Alguém poderia supor que na coluna de hoje o tema seria o preço do arroz e o caricato “liberalismo econômico” brasileiro, retratado no apelo do Presidente da República para os agentes do mercado de alimentos abaixarem o preço do produto, “ação típica” de um “liberal clássico”. Por outro lado, talvez mais atual fosse escrever sobre a deputada e como ela traduz bem o perfil “conservador nos costumes” da suposta direita brasileira. Bem, talvez nas próximas linhas, de modo sútil, tudo isso apareça. No ponto, a proposta é falar sobre a obra “Tirania do Mérito” do influente pensador americano Michael Sandel. Nela, a polarização ideológica, a ausência de solidariedade e a falácia do mérito são questões centrais e em boa medida retratam não só os Estados Unidos de hoje, mas também nosso país, numa faceta até mais perversa do que lá.
Segundo Sandel, nossos tempos são de profundo rancor entre grupos e de crescentes desigualdades, num ciclo de retroalimentação e polarização que aumentaram consideravelmente na pandemia. Um dos fatores centrais nesse processo é a “falácia” da meritocracia que provocou uma considerável arrogância entre os que “venceram”, impondo um julgamento cruel aos que ficaram “para trás”, uma vez que na corrida da vida as pessoas tendem a conquistar seus bens e coisas de acordo com seu “esforço”, em tese sem qualquer tipo de ajuda ou cooperação social.
Esse funil social de vencedores e perdedores, acompanhado de frustração e ressentimento, provocou uma onda conservadora no mundo, criando bolhas que precisam ser superadas na direção de uma experiência democrática compartilhada, solidária e inclusiva. É perigoso pensar que o fracasso do outro não possui relação alguma comigo e que minha vitória tributa exclusivamente de meu mérito individual, nada mais.
Mais que de distribuição equitativa dos bens e riquezas, o momento é de mudança de postura. Há uma falsa crença difundida entre os que, nas palavras de Sandel, “aterrissaram lá em cima” e acreditam cegamente que estão lá graças ao seu sucesso.
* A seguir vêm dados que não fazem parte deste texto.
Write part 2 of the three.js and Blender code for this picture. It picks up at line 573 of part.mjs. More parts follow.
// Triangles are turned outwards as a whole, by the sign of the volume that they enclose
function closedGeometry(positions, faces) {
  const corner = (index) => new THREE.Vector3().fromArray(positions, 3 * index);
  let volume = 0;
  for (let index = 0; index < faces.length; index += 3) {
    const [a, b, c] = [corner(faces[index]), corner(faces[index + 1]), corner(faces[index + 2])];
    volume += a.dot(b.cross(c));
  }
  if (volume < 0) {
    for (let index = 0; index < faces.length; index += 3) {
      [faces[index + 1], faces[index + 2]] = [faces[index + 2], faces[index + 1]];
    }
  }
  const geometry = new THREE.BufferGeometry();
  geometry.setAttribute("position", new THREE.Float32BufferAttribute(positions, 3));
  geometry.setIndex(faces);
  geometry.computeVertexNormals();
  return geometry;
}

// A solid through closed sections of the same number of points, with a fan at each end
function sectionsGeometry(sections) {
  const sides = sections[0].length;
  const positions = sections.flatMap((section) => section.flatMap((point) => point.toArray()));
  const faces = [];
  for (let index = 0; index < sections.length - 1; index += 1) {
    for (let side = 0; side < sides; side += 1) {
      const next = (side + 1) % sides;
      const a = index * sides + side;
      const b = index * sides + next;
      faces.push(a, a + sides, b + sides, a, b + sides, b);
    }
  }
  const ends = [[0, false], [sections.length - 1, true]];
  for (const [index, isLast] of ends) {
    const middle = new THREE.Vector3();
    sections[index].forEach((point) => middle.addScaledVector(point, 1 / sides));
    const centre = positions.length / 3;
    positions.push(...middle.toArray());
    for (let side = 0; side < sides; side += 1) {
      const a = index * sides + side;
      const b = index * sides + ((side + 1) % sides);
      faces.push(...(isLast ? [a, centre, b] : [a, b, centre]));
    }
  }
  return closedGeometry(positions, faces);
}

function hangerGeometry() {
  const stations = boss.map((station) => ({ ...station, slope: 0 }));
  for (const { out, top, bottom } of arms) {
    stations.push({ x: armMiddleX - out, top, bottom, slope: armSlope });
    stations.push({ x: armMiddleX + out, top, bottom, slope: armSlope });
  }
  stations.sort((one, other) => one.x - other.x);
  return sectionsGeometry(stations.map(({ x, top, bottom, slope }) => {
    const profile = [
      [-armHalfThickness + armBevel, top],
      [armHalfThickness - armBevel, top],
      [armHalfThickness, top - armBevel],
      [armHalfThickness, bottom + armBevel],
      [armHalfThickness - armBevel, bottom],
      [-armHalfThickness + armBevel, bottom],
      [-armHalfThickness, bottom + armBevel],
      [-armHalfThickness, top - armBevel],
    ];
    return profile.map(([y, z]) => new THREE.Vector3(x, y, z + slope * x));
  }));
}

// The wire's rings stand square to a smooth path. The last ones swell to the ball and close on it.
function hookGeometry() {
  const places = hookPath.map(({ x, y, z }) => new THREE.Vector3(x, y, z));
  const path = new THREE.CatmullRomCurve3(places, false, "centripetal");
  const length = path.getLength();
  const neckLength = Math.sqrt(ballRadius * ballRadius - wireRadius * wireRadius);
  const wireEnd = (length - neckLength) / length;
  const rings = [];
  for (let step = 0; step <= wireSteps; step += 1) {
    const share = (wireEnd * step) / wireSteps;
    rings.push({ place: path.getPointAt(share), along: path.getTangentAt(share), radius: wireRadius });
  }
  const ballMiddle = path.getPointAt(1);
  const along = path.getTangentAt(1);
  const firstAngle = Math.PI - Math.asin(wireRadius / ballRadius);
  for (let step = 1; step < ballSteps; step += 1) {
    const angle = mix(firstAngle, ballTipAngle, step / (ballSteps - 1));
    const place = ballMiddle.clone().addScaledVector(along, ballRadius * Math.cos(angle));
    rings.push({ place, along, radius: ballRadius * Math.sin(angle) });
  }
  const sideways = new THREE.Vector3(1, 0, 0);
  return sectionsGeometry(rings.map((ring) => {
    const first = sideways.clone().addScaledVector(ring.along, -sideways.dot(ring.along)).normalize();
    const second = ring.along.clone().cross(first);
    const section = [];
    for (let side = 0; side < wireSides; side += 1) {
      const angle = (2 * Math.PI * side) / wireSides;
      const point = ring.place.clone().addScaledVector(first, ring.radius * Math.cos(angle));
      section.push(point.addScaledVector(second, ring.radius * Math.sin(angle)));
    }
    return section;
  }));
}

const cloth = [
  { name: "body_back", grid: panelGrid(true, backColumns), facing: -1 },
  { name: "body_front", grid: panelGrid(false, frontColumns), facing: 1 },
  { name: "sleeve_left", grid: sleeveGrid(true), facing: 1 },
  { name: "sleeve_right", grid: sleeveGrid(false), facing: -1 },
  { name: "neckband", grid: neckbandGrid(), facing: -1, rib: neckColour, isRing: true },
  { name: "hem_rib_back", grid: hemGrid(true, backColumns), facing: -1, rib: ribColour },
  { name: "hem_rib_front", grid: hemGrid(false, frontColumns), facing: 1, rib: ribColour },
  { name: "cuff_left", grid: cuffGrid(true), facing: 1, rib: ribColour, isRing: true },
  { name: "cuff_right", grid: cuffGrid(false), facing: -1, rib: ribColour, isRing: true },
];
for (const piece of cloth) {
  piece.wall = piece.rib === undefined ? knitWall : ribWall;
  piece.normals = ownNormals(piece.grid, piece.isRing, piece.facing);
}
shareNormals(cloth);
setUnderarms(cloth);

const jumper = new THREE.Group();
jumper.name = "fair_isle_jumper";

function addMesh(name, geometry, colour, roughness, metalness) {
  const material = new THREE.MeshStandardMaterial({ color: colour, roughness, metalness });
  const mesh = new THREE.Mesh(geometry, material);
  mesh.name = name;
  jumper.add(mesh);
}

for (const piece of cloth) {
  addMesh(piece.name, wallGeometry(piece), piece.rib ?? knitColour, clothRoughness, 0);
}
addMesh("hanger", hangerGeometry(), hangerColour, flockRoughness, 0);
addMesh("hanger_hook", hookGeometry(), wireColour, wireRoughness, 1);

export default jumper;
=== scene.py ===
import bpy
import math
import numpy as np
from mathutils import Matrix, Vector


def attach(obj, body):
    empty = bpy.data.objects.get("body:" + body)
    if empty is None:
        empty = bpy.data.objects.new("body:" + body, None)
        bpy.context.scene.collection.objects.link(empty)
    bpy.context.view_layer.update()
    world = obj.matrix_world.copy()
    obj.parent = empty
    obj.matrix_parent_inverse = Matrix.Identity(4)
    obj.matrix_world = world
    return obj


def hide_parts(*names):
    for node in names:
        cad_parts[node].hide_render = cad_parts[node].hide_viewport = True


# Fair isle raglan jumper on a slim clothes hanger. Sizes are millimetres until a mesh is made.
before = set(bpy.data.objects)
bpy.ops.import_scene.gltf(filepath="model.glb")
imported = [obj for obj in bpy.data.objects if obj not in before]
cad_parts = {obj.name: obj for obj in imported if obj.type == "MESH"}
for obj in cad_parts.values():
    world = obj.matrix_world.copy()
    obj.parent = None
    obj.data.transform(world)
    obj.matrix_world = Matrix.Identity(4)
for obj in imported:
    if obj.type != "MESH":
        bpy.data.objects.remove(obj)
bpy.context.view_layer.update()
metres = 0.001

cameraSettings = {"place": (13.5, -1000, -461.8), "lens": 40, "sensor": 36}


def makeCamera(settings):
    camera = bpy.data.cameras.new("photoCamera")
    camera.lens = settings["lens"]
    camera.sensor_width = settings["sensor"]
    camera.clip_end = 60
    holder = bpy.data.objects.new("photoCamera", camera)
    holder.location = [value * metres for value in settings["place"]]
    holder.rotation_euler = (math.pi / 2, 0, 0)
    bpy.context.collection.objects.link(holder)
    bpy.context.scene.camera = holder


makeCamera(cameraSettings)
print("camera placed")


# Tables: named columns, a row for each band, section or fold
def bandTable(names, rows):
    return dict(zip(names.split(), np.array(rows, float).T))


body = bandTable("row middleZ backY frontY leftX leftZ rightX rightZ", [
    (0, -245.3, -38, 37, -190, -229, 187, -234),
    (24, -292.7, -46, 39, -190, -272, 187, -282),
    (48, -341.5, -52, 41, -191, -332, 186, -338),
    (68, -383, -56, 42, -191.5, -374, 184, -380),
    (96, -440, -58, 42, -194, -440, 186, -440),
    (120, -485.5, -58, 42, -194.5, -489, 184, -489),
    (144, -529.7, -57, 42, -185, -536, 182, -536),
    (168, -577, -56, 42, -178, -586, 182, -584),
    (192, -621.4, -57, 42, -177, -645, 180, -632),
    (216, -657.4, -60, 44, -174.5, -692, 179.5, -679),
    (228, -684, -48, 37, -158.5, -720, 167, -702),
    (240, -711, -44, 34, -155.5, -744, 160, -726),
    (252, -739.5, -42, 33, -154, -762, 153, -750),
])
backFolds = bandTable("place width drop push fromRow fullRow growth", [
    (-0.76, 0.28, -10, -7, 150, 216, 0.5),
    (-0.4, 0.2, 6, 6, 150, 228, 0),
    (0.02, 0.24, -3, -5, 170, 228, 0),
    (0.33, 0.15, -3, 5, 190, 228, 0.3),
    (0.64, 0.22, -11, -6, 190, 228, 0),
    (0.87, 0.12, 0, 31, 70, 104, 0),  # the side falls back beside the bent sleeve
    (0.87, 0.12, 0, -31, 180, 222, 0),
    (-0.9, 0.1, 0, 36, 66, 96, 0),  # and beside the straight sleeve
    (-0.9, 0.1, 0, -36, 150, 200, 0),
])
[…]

Consequentemente, os que ficaram para trás, lá estão pela falta de esforço. Será tão simples assim o diagnóstico depois de décadas de globalização neoliberal? A resposta é não!
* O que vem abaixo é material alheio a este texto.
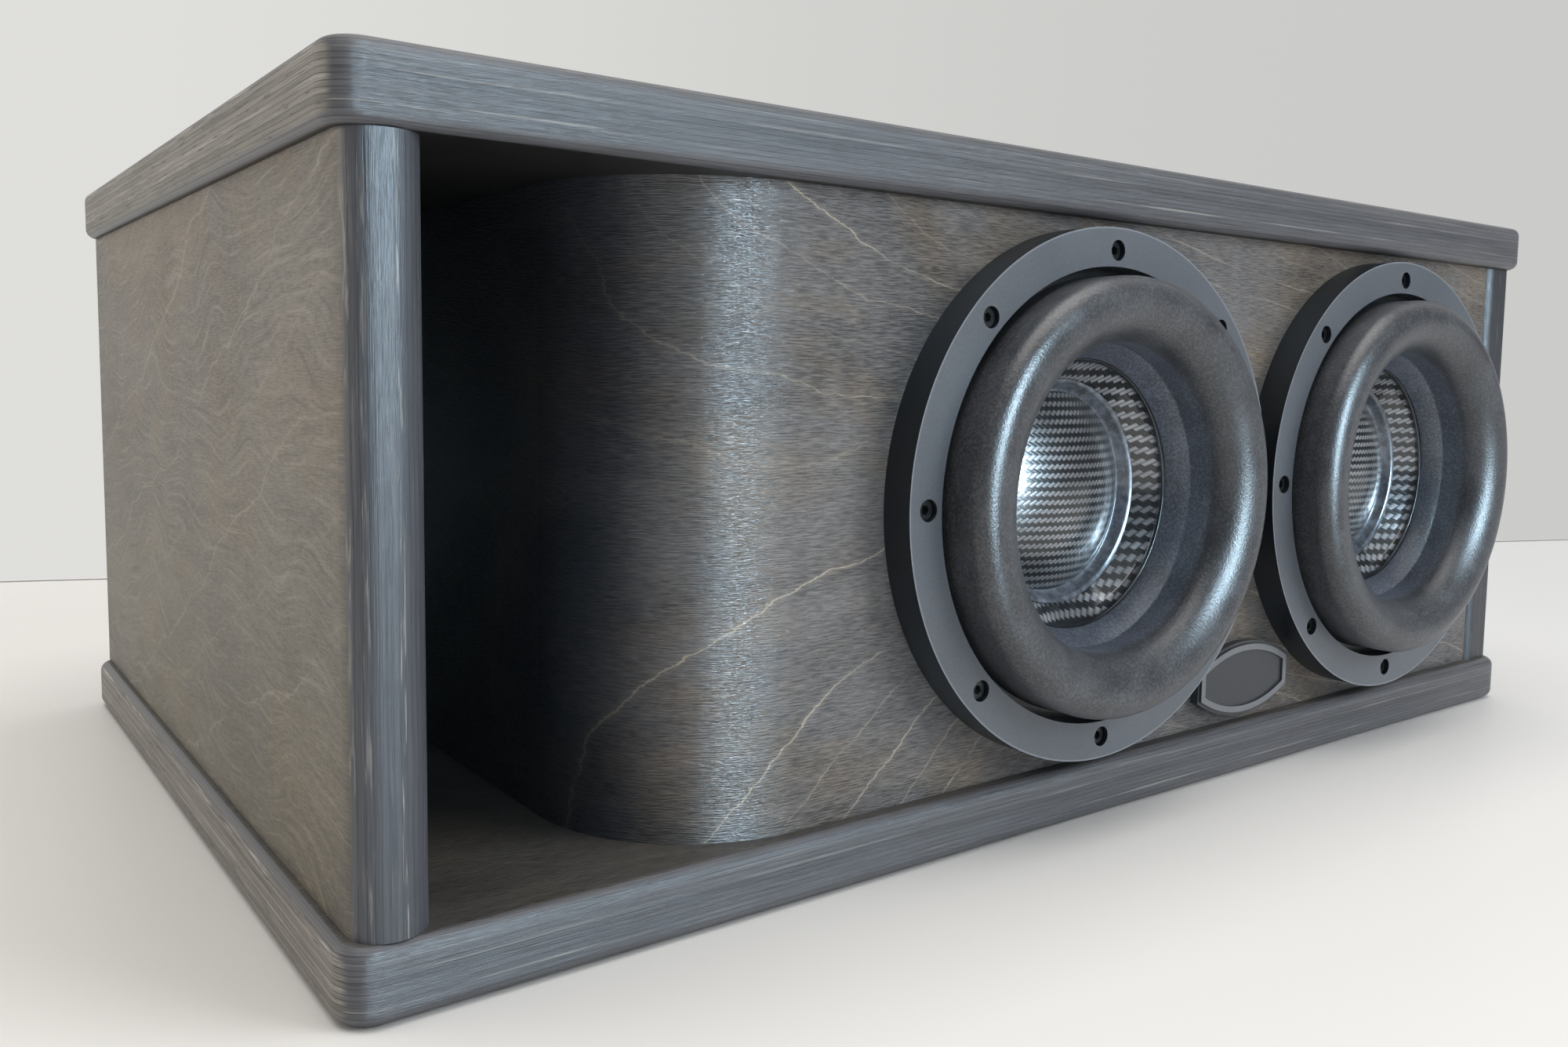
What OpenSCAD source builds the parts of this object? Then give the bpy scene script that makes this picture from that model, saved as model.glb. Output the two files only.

A globalização neoliberal trouxe uma deficiente repartição entre ganhadores e perdedores, até por que as questões relativas à justiça não estão vinculadas somente à redistribuição (econômica), mas também ao reconhecimento entre iguais (estima social).
É preciso reconhecer o papel e o valor da sorte na vida e dar lugar a uma indispensável humildade. Convenhamos que esse “véu de humildade” costuma não combinar com o estilo das elites meritocráticas de hoje (mais situadas à direita no campo político), desprovidas de empatia e alteridade. Como diz Sandel, trata-se de uma arrogância meritocrática que deve ser desafiada e incomodada, para assim pensarmos num primeiro passo na direção de uma solidariedade social potente.
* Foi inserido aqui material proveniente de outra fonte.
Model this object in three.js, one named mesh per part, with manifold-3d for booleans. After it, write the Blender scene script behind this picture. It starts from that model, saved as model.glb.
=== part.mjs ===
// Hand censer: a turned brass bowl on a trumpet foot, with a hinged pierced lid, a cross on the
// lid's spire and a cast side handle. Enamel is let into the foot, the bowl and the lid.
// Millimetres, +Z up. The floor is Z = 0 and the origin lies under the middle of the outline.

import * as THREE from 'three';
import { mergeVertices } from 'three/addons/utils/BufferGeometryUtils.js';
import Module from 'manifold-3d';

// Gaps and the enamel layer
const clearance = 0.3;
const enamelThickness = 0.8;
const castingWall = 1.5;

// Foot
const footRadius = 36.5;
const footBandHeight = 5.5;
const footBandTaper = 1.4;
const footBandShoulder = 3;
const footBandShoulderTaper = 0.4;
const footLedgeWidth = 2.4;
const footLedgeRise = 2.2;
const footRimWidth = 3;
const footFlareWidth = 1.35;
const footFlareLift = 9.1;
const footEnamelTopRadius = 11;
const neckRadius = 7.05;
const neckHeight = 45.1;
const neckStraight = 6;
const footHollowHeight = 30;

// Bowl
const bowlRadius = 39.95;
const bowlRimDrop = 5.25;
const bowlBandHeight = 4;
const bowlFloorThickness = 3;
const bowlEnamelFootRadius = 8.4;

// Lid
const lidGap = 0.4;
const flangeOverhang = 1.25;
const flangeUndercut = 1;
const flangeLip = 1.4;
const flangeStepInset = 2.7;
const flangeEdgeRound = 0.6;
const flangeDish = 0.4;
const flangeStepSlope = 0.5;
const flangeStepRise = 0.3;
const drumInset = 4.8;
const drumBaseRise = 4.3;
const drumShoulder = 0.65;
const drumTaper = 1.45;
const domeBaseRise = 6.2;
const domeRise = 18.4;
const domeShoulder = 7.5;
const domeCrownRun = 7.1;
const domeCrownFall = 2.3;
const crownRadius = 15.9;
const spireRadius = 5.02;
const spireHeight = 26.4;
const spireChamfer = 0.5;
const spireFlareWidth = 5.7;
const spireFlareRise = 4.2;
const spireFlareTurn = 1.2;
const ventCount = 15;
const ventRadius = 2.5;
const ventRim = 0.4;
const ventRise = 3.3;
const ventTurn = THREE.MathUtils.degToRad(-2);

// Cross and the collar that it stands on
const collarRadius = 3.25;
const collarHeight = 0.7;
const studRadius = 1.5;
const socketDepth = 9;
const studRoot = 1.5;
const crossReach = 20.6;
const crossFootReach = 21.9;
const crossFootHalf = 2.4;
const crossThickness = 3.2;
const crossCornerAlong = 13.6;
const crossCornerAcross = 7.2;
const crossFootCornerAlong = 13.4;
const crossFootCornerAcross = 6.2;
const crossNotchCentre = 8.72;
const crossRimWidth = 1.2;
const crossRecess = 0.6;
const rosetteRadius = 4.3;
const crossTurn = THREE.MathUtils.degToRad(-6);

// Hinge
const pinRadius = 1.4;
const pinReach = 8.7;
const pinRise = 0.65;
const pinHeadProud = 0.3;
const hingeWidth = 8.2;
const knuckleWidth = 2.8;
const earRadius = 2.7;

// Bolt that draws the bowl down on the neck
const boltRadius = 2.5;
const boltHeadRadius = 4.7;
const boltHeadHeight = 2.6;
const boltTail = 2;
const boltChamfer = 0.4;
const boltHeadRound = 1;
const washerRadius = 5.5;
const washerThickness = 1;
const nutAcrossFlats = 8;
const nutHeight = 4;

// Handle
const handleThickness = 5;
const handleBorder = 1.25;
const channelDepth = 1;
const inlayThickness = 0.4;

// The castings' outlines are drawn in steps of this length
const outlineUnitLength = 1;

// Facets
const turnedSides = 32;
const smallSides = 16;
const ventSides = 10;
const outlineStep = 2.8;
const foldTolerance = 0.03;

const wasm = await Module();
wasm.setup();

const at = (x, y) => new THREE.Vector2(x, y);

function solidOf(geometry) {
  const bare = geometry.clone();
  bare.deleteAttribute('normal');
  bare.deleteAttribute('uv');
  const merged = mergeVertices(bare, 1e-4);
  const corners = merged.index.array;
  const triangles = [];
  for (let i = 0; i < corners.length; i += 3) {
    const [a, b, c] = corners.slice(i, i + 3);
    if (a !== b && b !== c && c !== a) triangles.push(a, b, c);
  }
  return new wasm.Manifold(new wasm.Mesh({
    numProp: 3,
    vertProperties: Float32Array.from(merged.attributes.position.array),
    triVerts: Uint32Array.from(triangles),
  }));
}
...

A meritocracia cega corrói o bem comum. A falácia de que certas pessoas não conquistaram sucesso porque nunca se dedicaram é um “insulto implícito”. Devemos ressignificar o papel de cada um na sociedade e armar as pessoas para o combate democrático. O trabalho deve ser visto para além de uma forma de ganhar a vida, mas pensado na perspectiva de como contributo para o bem comum ou sobre como ajudo a construir o país. Pensem, por exemplo, no contexto da pandemia, como o trabalho de médicos e enfermeiros seria terrivelmente enfraquecido se os lixeiros não recolhessem o lixo. Em última análise a saúde pública sucumbiria!
Enfim, é preciso furar as bolhas, reconectar e reconstruir uma base democrática compartilhada, proporcionar a troca cívica entre os que na corrida da vida correm de tênis e descalços, sem arrogância no sucesso e nem amargura na derrota. O fracasso de um ser humano é de todos, como também é a felicidade. O estômago que ronca na barriga do outro dói em mim, pois só consigo me ver e me reconhecer como ser humano através de outro ser humano (ubuntu).
É urgente abandonar os populismos à esquerda e à direita, pois eles são usados para atrair o voto dos descontentes de lado a lado. Os discursos de ambos são de ressentimentos e não de bem comum.